National Prosecuting Authority spokesperson Mthunzi Mhaga confirmed charges against the two had been withdrawn, but "that there were still ongoing investigations".

Asked whether Dumisani Nzama and Sivuyile Ngodwa had turned State witness, he said: "I will not comment on that."

The two were part of the National Intervention Unit and not the Durban Organised Crime Unit, but were among the 20 people arrested on Wednesday in a joint operation involving the Hawks.

They had been expected to appear in court on Thursday. However, only 18 men appeared in the Durban Regional Court on Thursday.


They face 14 charges of murder, 14 of unlawful possession of ammunition, 14 of unlawful possession of firearms, and four of house breaking.

One of them, Captain Neville Eva, told the court he intended pleading not guilty to all the charges.

Also on the provisional indictment are 14 counts of defeating the ends of justice, and 14 of unlawful possession of weapons and ammunition.

The court was packed for the bail hearings of the 20, who stand accused of being part of a hit squad.

Eva said when the Sunday Times published an exposé alleging the existence of the hit squad, all members of the unit promised the then Independent Complaints Directorate (it has since been renamed the Independent Police Investigative Directorate) they would co-operate with the investigation.

"Our attitude was to assist the investigation in any way possible."

Eva said the members were ordered to hand in their weapons, laptops and cellphones earlier this year. They were also instructed not to take on any new cases, but to continue with pending cases.

Eva, a veteran of 27 years, said if they had intended to tamper with evidence, they had had six months to do so.

However, Colonel Frans Khola, who is part of the Hawks team investigating the allegations against the 18, said he did not believe the directorate and Hawks team had received the officers' co-operation.

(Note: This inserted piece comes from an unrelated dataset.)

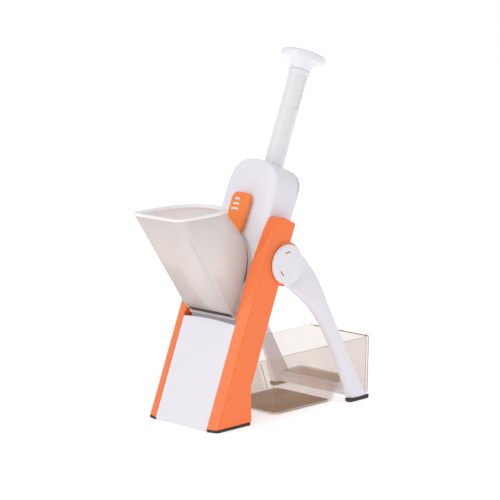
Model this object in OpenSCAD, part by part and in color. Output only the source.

"At some stage I made [sic] to speak to one of the accused. He said he wanted to exercise his right [to silence]."

Witnesses lived in fear

He said in some cases some of those that had been killed were not even suspects in the crimes the officers were investigating.

He cited an incident where the officers allegedly shot dead a 16-year-old boy as they burst into his home in search of an escapee.

Khola said many of the witnesses to the shootings were afraid, and in another case an entire homestead in Melmoth lived in fear. Some of those people had received calls threatening them if they talked to the police.

People supporting the men stood outside the court building with placards.

Former national police commissioner Bheki Cele received rousing applause when he entered the public gallery. There was a heavy police presence inside and outside the building.

People had to stand outside the court in the hallway, because there was insufficient space for supporters and families of the accused. Magistrate Sharon Marks threatened to have the people removed if they did not keep quiet.

The 18 men who appeared in court on Thursday are:

Gonasagern Padayachee, 44, Adriaan Stolz, 51, Paul Mostert, 51, Eric Nel, 41, Captain Nevile Eva, 45, Adjithsingh Ghaness, 41, Phumelela Makhanya, 45, Willem Ollivier, 59, Peter George, 51, Thembinkosi Mkhwanazi, 47, Mhlabunzima Thabethe, 49, Thathayiphi Mdlalose, 48, Charles Smith, 40, Jeremy Marten, 39, Rubendren Naidoo, 33, Raymond Lee, 31, Anton Lockem, 44, and Bruce McInness, 43.